> **Record extracts**
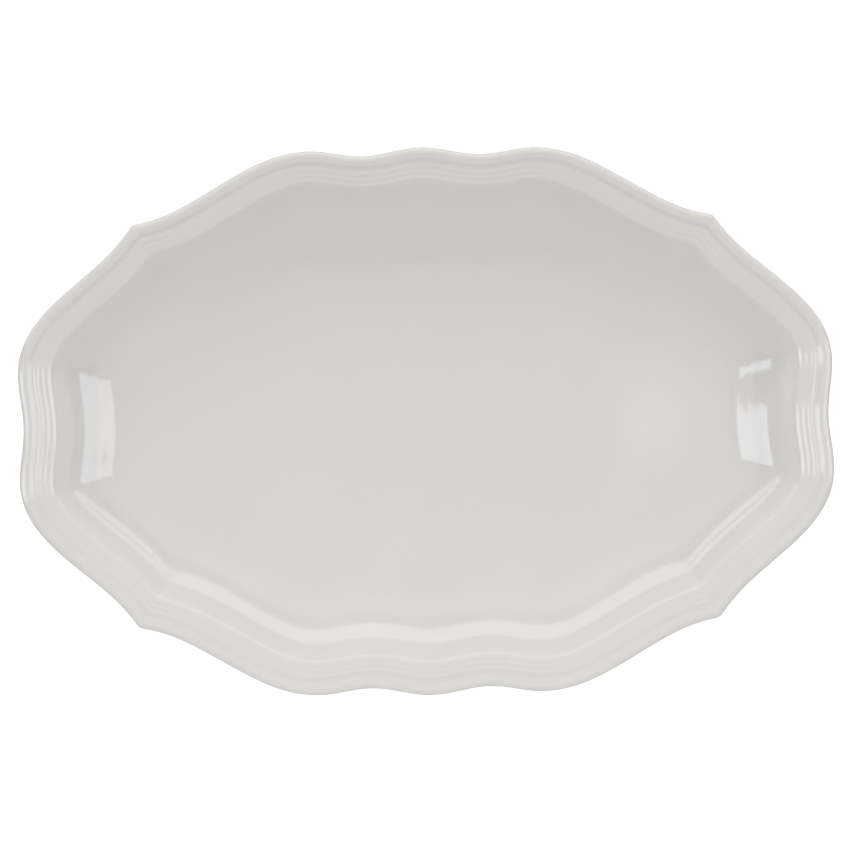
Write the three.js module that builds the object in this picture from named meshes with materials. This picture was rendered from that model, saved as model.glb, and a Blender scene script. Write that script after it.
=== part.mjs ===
// A large oval serving platter of white glazed porcelain, lying flat with its open side up.
// The rim's outline is scalloped: three lobes on each long side, two on each end, and a pointed
// cusp at each diagonal. A raised lip and a groove run round the rim parallel to that outline, and
// three ribs stand out at the lobes, the dips and the cusps, and fade away on the flanks between
// them. A sloping wall leads down to a flat well, and the platter stands on an unglazed foot ring.
//
// Millimetres, +Z up. The origin is on the table surface, under the middle of the platter, and
// +X runs along the long axis. Each quarter of the platter is a mirror image of the next one.
//
// "Depth" always means the horizontal distance in from the rim's outline. Every ring of the
// surface keeps one depth all the way round, so the ribs, the wall and the foot echo the scallops.

import * as THREE from 'three';

// ---- Driving dimensions -------------------------------------------------------------------

const HALF_LENGTH = 190;
const HALF_WIDTH = 127.8;
const FOOT_HEIGHT = 3.5;
const BASE_THICKNESS = 5.5;
const WELL_DEPTH = 19;
const RIM_RISE = 2;
const RIM_THICKNESS = 4.6;

const BASE_Z = FOOT_HEIGHT;
const FLOOR_Z = BASE_Z + BASE_THICKNESS;
const VERGE_Z = FLOOR_Z + WELL_DEPTH;

// The rim slopes gently up from the verge, where the wall begins, out to a rounded lip. The lip
// steps down into a groove, and the groove rises again to the ground that the ribs stand on.
const VERGE_DEPTH = 15.4;
const LIP = { crest: 2.6, edgeDrop: 2, underEnd: 2.4 };
const LIP_STEP = { start: 4.4, end: 6.4, height: 0.6 };
const GROOVE_RISE = { start: 6.6, end: 8.2, height: 0.22 };
const RIB = { depths: [8.7, 11.2, 13.8], halfWidth: 1.25, height: 0.12, cuspReach: 6, fade: 14 };

// The wall is a straight slope that runs out into the floor on a wide fillet. The outer face of
// the wall does the same above the base, with a tighter one.
const WALL_SLOPE = THREE.MathUtils.degToRad(48);
const INNER_WALL = { edge: 47.9, fillet: 34.6, levelZ: FLOOR_Z };
const OUTER_WALL = { edge: 40, fillet: 18, levelZ: BASE_Z };
const VERGE_ROUNDING = 0.25;

// The foot ring stands on the table between two depths, and widens towards the base.
const FOOT = { outer: 42.3, inner: 45.7, flare: 0.8, chamfer: 0.5 };

// ---- Outline ------------------------------------------------------------------------------

// Where one quarter of the outline crests, dips or turns, with its heading in degrees. They run
// clockwise from the middle of the long side to the middle of the end.
const CROWN = { x: 0, y: HALF_WIDTH, heading: 0 };
const SIDE_DIP = { x: 28, y: HALF_WIDTH - 3.7, heading: 0 };
const SHOULDER = { x: 52, y: HALF_WIDTH - 0.9, heading: 0 };
const SIDE_FLANK = { x: 95, y: 111.5, heading: -30 };
const CUSP = { x: 135.5, y: 94, headingIn: -10, headingOut: -55, rounding: 2 };
const END_FLANK = { x: 155, y: 73, heading: -40 };
const END_LOBE = { x: HALF_LENGTH, y: 25, heading: -90 };
const END_DIP = { x: HALF_LENGTH - 2.2, y: 0, heading: -90 };

// The length of a curve's handles, as a share of the straight distance that it spans.
const HANDLE_SHARE = 0.36;

// A spoke runs straight in from the outline to the long axis, and ends at this share of its x.
const SPOKE_END_SHARE = 0.59;

function direction(degrees) {
  const angle = THREE.MathUtils.degToRad(degrees);
  return new THREE.Vector2(Math.cos(angle), Math.sin(angle));
}

function besideCusp(heading, distance) {
  const offset = direction(heading).multiplyScalar(distance);
  return { x: CUSP.x + offset.x, y: CUSP.y + offset.y, heading };
}

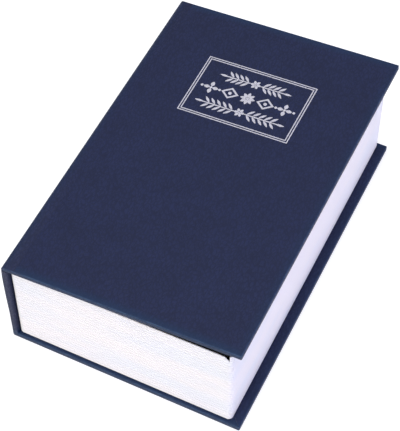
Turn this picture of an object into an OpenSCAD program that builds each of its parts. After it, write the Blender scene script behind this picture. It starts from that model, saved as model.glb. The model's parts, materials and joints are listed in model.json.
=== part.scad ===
// Money box in the form of a bound book. A leatherette case of two boards and a flat spine
// carries a hollow moulded page block, and the page block holds a steel cash box with a
// hinged lid and a cam lock. The front cover rests on the head of the lock, so its fore
// edge stands a little open.
// Millimetres. X runs from the spine to the fore edge, Y from tail to head, Z upwards.
// The origin is the centre of the back cover's underside.

/* [Book] */
// Width of both covers, from the spine to the fore edge
board_w = 116; // [100:0.5:180]
// Height of the book, from tail to head
board_h = 178.5; // [140:0.5:260]
// Thickness of the book at the spine, over both covers
book_t = 56; // [48:0.5:80]
// Thickness of the greyboard inside the covers and the spine
board_t = 2.1; // [1.6:0.1:3]
// Thickness of the leatherette covering
cloth_t = 0.3; // [0.2:0.05:0.4]
// Radius of a cover's corners, seen from above
corner_r = 1; // [0.5:0.1:4]
// Radius of the covering where it folds over the spine's two long edges
fold_r = 2; // [0.8:0.1:2.1]
// Radius of the covering along the other edges of the boards
edge_r = 0.6; // [0.3:0.05:1]
// Width of the covering that is turned in on the inner faces
turn_in = 5; // [4:0.5:12]
// Width of the mitred joints of the turned-in covering at the fore corners
mitre_w = 0.1; // [0.1:0.05:0.5]

/* [Page block] */
// Air gap between the spine board and the page block
spine_air = 0.4; // [0.2:0.05:4]
// Overhang of the covers past the page block at the fore edge
fore_over = 4.7; // [2:0.1:8]
// Overhang of the covers past the page block at tail and head
end_over = 1.4; // [1:0.1:6]
// Wall of the page block
page_wall = 1.6; // [1.2:0.1:2.5]
// Floor of the page block
page_floor = 1.6; // [1.2:0.1:3]
// Radius of the page block's upright corners
page_r = 2.2; // [1.5:0.1:5]
// Rise of the page block's rim from the spine to the fore edge
rim_rise = 2.7; // [0:0.1:4]
// Step by which the fore edge wall stands above the other walls
fore_step = 1.5; // [0:0.1:2]
// Thickness of the lip that the walls thin to at the rim
lip_t = 0.5; // [0.4:0.1:1]
// Height of the lip
lip_h = 4; // [2:0.1:5]
// Width and depth of the relief nicks beside the two fore corners
nick = 2.6; // [1:0.1:3.5]
// Height of the step at the block's foot, which keeps its edge off the back cover
foot_h = 1.2; // [0.4:0.1:1.4]
// Depth of the step at the block's foot
foot_in = 1; // [0.4:0.1:1.2]
// Width of the glue ribs that join the page block to the spine board
rib_w = 10; // [6:0.5:20]
// Spacing of the leaf lines on the three free sides
leaf_pitch = 2; // [1.2:0.1:5]
// Depth of the leaf lines
leaf_depth = 0.15; // [0.1:0.05:0.4]
// Height of the leaf lines
leaf_line = 0.4; // [0.2:0.05:0.6]
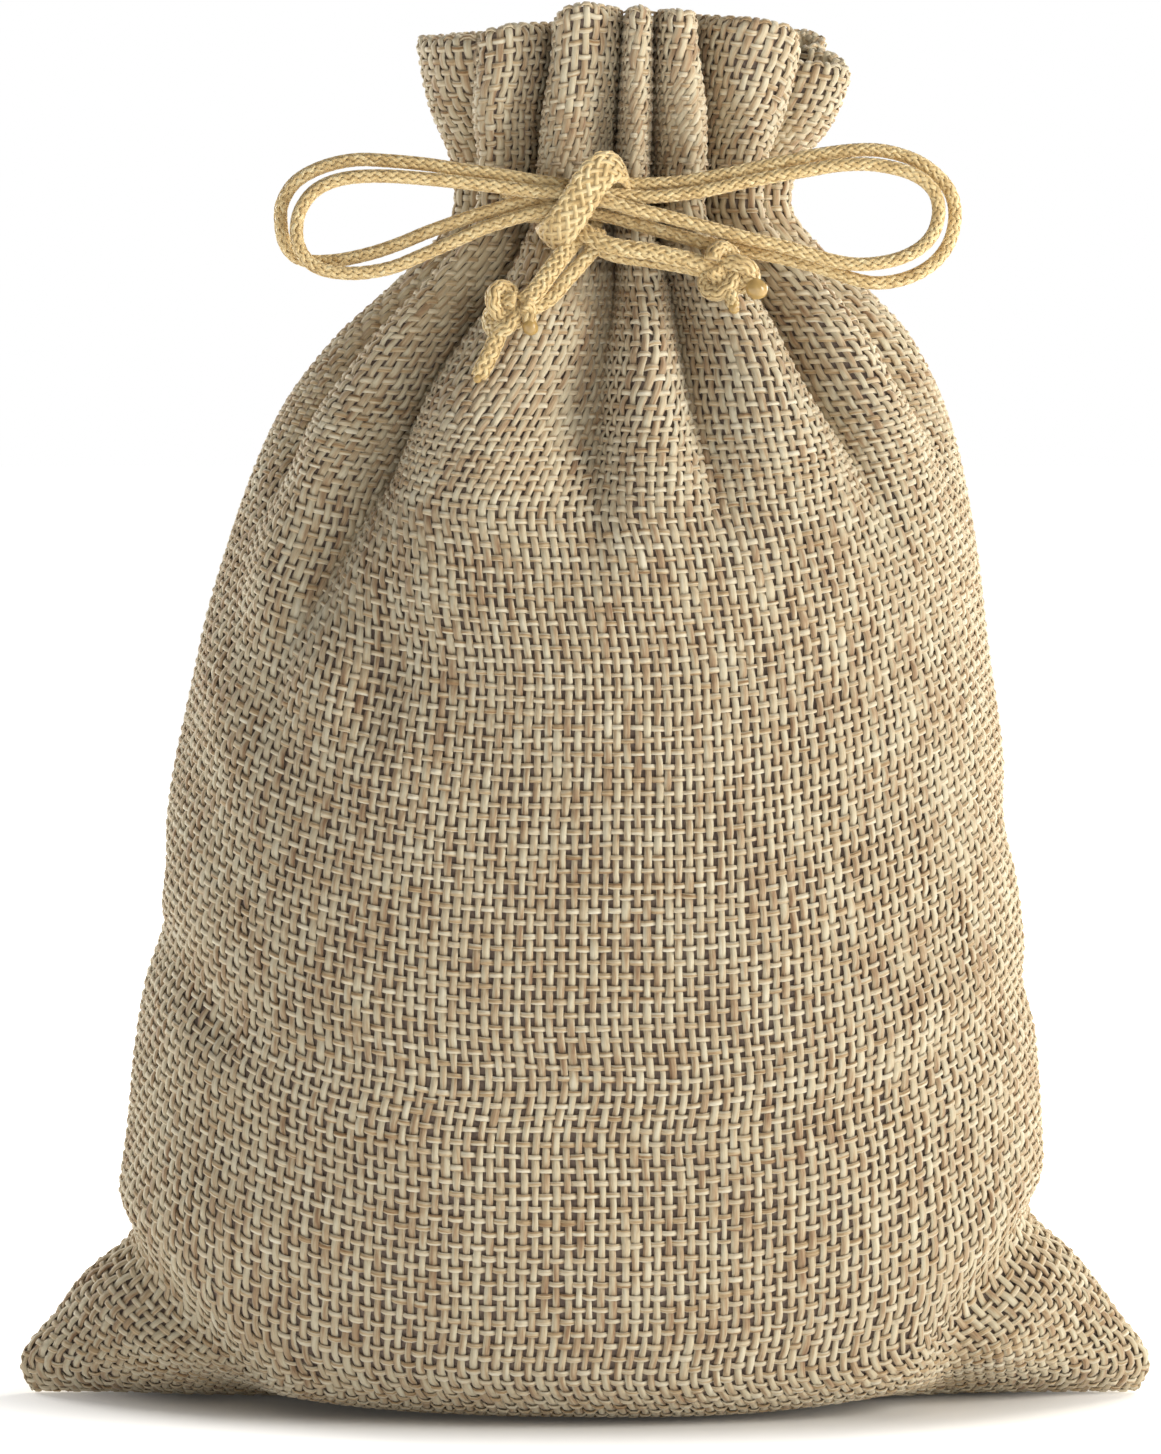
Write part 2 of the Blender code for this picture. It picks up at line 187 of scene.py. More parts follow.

> **Directions**
From the records above, please extract every line and repeat it exactly.

> **Written reply**
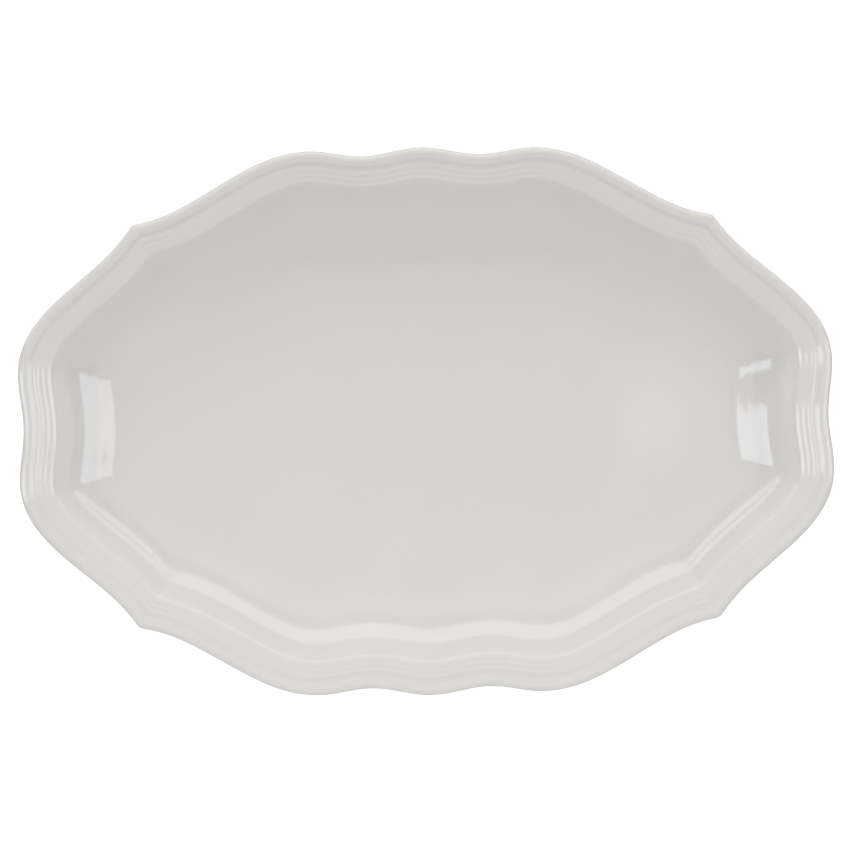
Write the three.js module that builds the object in this picture from named meshes with materials. This picture was rendered from that model, saved as model.glb, and a Blender scene script. Write that script after it.
=== part.mjs ===
// A large oval serving platter of white glazed porcelain, lying flat with its open side up.
// The rim's outline is scalloped: three lobes on each long side, two on each end, and a pointed
// cusp at each diagonal. A raised lip and a groove run round the rim parallel to that outline, and
// three ribs stand out at the lobes, the dips and the cusps, and fade away on the flanks between
// them. A sloping wall leads down to a flat well, and the platter stands on an unglazed foot ring.
//
// Millimetres, +Z up. The origin is on the table surface, under the middle of the platter, and
// +X runs along the long axis. Each quarter of the platter is a mirror image of the next one.
//
// "Depth" always means the horizontal distance in from the rim's outline. Every ring of the
// surface keeps one depth all the way round, so the ribs, the wall and the foot echo the scallops.

import * as THREE from 'three';

// ---- Driving dimensions -------------------------------------------------------------------

const HALF_LENGTH = 190;
const HALF_WIDTH = 127.8;
const FOOT_HEIGHT = 3.5;
const BASE_THICKNESS = 5.5;
const WELL_DEPTH = 19;
const RIM_RISE = 2;
const RIM_THICKNESS = 4.6;

const BASE_Z = FOOT_HEIGHT;
const FLOOR_Z = BASE_Z + BASE_THICKNESS;
const VERGE_Z = FLOOR_Z + WELL_DEPTH;

// The rim slopes gently up from the verge, where the wall begins, out to a rounded lip. The lip
// steps down into a groove, and the groove rises again to the ground that the ribs stand on.
const VERGE_DEPTH = 15.4;
const LIP = { crest: 2.6, edgeDrop: 2, underEnd: 2.4 };
const LIP_STEP = { start: 4.4, end: 6.4, height: 0.6 };
const GROOVE_RISE = { start: 6.6, end: 8.2, height: 0.22 };
const RIB = { depths: [8.7, 11.2, 13.8], halfWidth: 1.25, height: 0.12, cuspReach: 6, fade: 14 };

// The wall is a straight slope that runs out into the floor on a wide fillet. The outer face of
// the wall does the same above the base, with a tighter one.
const WALL_SLOPE = THREE.MathUtils.degToRad(48);
const INNER_WALL = { edge: 47.9, fillet: 34.6, levelZ: FLOOR_Z };
const OUTER_WALL = { edge: 40, fillet: 18, levelZ: BASE_Z };
const VERGE_ROUNDING = 0.25;

// The foot ring stands on the table between two depths, and widens towards the base.
const FOOT = { outer: 42.3, inner: 45.7, flare: 0.8, chamfer: 0.5 };

// ---- Outline ------------------------------------------------------------------------------

// Where one quarter of the outline crests, dips or turns, with its heading in degrees. They run
// clockwise from the middle of the long side to the middle of the end.
const CROWN = { x: 0, y: HALF_WIDTH, heading: 0 };
const SIDE_DIP = { x: 28, y: HALF_WIDTH - 3.7, heading: 0 };
const SHOULDER = { x: 52, y: HALF_WIDTH - 0.9, heading: 0 };
const SIDE_FLANK = { x: 95, y: 111.5, heading: -30 };
const CUSP = { x: 135.5, y: 94, headingIn: -10, headingOut: -55, rounding: 2 };
const END_FLANK = { x: 155, y: 73, heading: -40 };
const END_LOBE = { x: HALF_LENGTH, y: 25, heading: -90 };
const END_DIP = { x: HALF_LENGTH - 2.2, y: 0, heading: -90 };

// The length of a curve's handles, as a share of the straight distance that it spans.
const HANDLE_SHARE = 0.36;

// A spoke runs straight in from the outline to the long axis, and ends at this share of its x.
const SPOKE_END_SHARE = 0.59;

function direction(degrees) {
  const angle = THREE.MathUtils.degToRad(degrees);
  return new THREE.Vector2(Math.cos(angle), Math.sin(angle));
}

function besideCusp(heading, distance) {
  const offset = direction(heading).multiplyScalar(distance);
  return { x: CUSP.x + offset.x, y: CUSP.y + offset.y, heading };
}

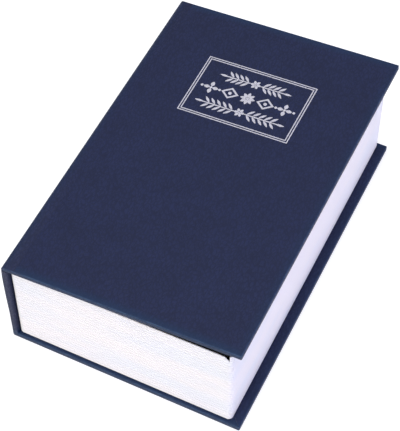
Turn this picture of an object into an OpenSCAD program that builds each of its parts. After it, write the Blender scene script behind this picture. It starts from that model, saved as model.glb. The model's parts, materials and joints are listed in model.json.
=== part.scad ===
// Money box in the form of a bound book. A leatherette case of two boards and a flat spine
// carries a hollow moulded page block, and the page block holds a steel cash box with a
// hinged lid and a cam lock. The front cover rests on the head of the lock, so its fore
// edge stands a little open.
// Millimetres. X runs from the spine to the fore edge, Y from tail to head, Z upwards.
// The origin is the centre of the back cover's underside.

/* [Book] */
// Width of both covers, from the spine to the fore edge
board_w = 116; // [100:0.5:180]
// Height of the book, from tail to head
board_h = 178.5; // [140:0.5:260]
// Thickness of the book at the spine, over both covers
book_t = 56; // [48:0.5:80]
// Thickness of the greyboard inside the covers and the spine
board_t = 2.1; // [1.6:0.1:3]
// Thickness of the leatherette covering
cloth_t = 0.3; // [0.2:0.05:0.4]
// Radius of a cover's corners, seen from above
corner_r = 1; // [0.5:0.1:4]
// Radius of the covering where it folds over the spine's two long edges
fold_r = 2; // [0.8:0.1:2.1]
// Radius of the covering along the other edges of the boards
edge_r = 0.6; // [0.3:0.05:1]
// Width of the covering that is turned in on the inner faces
turn_in = 5; // [4:0.5:12]
// Width of the mitred joints of the turned-in covering at the fore corners
mitre_w = 0.1; // [0.1:0.05:0.5]

/* [Page block] */
// Air gap between the spine board and the page block
spine_air = 0.4; // [0.2:0.05:4]
// Overhang of the covers past the page block at the fore edge
fore_over = 4.7; // [2:0.1:8]
// Overhang of the covers past the page block at tail and head
end_over = 1.4; // [1:0.1:6]
// Wall of the page block
page_wall = 1.6; // [1.2:0.1:2.5]
// Floor of the page block
page_floor = 1.6; // [1.2:0.1:3]
// Radius of the page block's upright corners
page_r = 2.2; // [1.5:0.1:5]
// Rise of the page block's rim from the spine to the fore edge
rim_rise = 2.7; // [0:0.1:4]
// Step by which the fore edge wall stands above the other walls
fore_step = 1.5; // [0:0.1:2]
// Thickness of the lip that the walls thin to at the rim
lip_t = 0.5; // [0.4:0.1:1]
// Height of the lip
lip_h = 4; // [2:0.1:5]
// Width and depth of the relief nicks beside the two fore corners
nick = 2.6; // [1:0.1:3.5]
// Height of the step at the block's foot, which keeps its edge off the back cover
foot_h = 1.2; // [0.4:0.1:1.4]
// Depth of the step at the block's foot
foot_in = 1; // [0.4:0.1:1.2]
// Width of the glue ribs that join the page block to the spine board
rib_w = 10; // [6:0.5:20]
// Spacing of the leaf lines on the three free sides
leaf_pitch = 2; // [1.2:0.1:5]
// Depth of the leaf lines
leaf_depth = 0.15; // [0.1:0.05:0.4]
// Height of the leaf lines
leaf_line = 0.4; // [0.2:0.05:0.6]
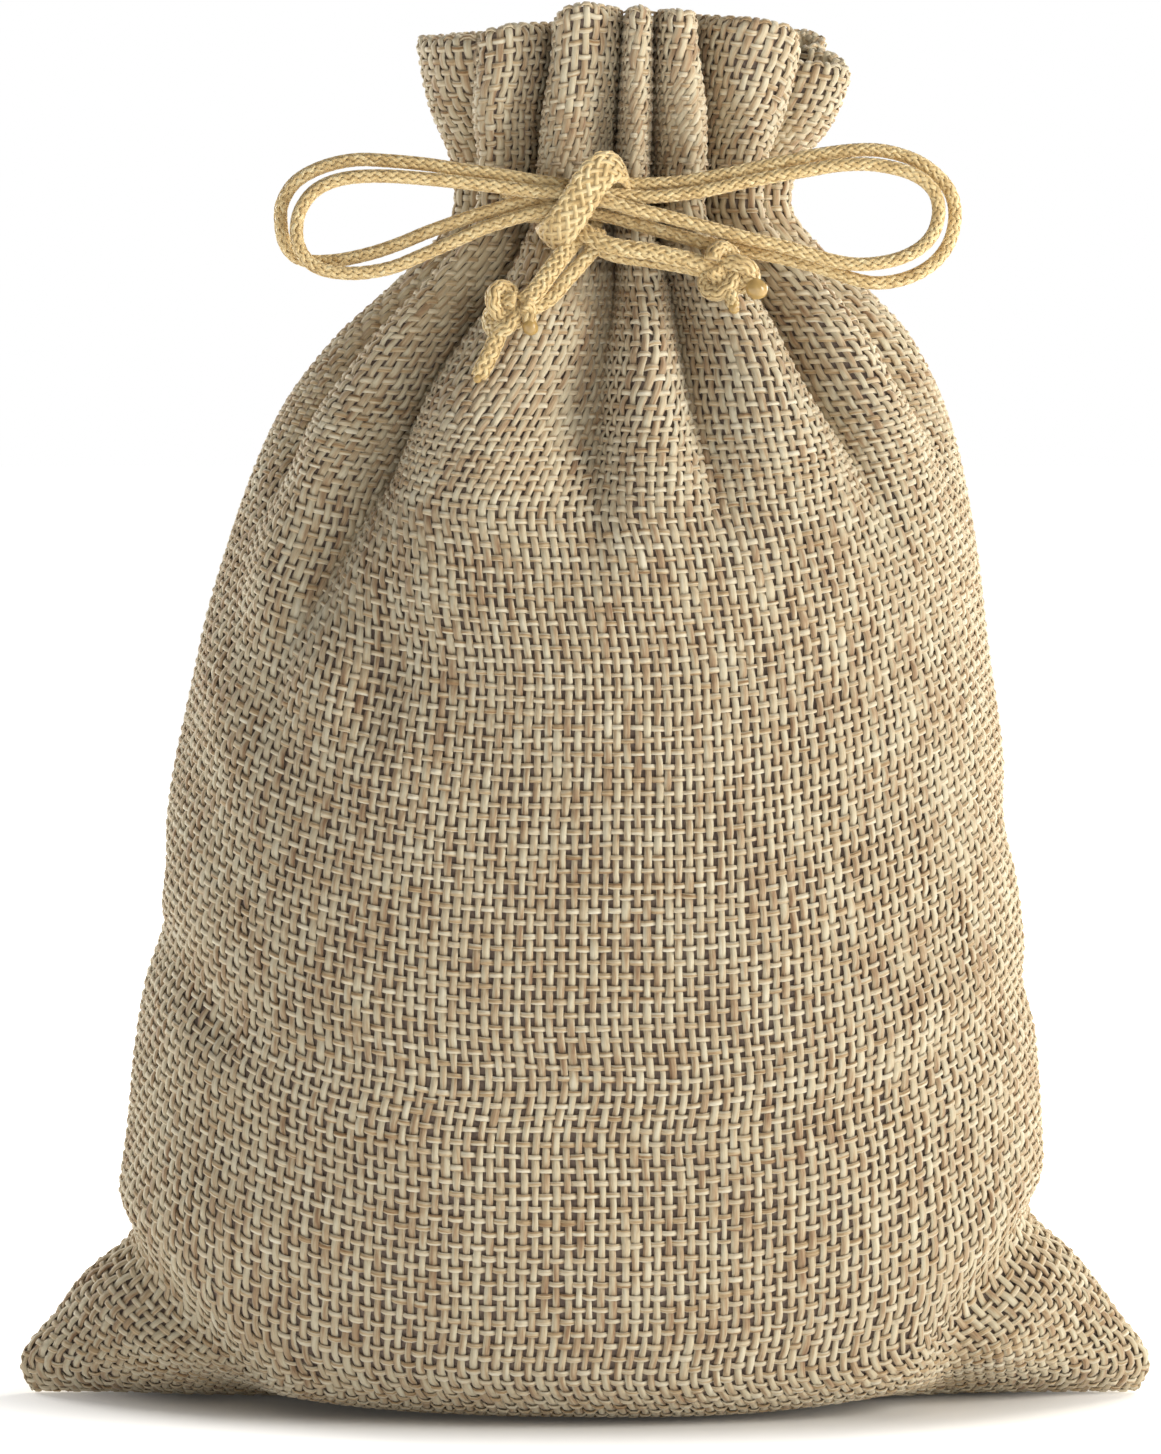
Write part 2 of the Blender code for this picture. It picks up at line 187 of scene.py. More parts follow.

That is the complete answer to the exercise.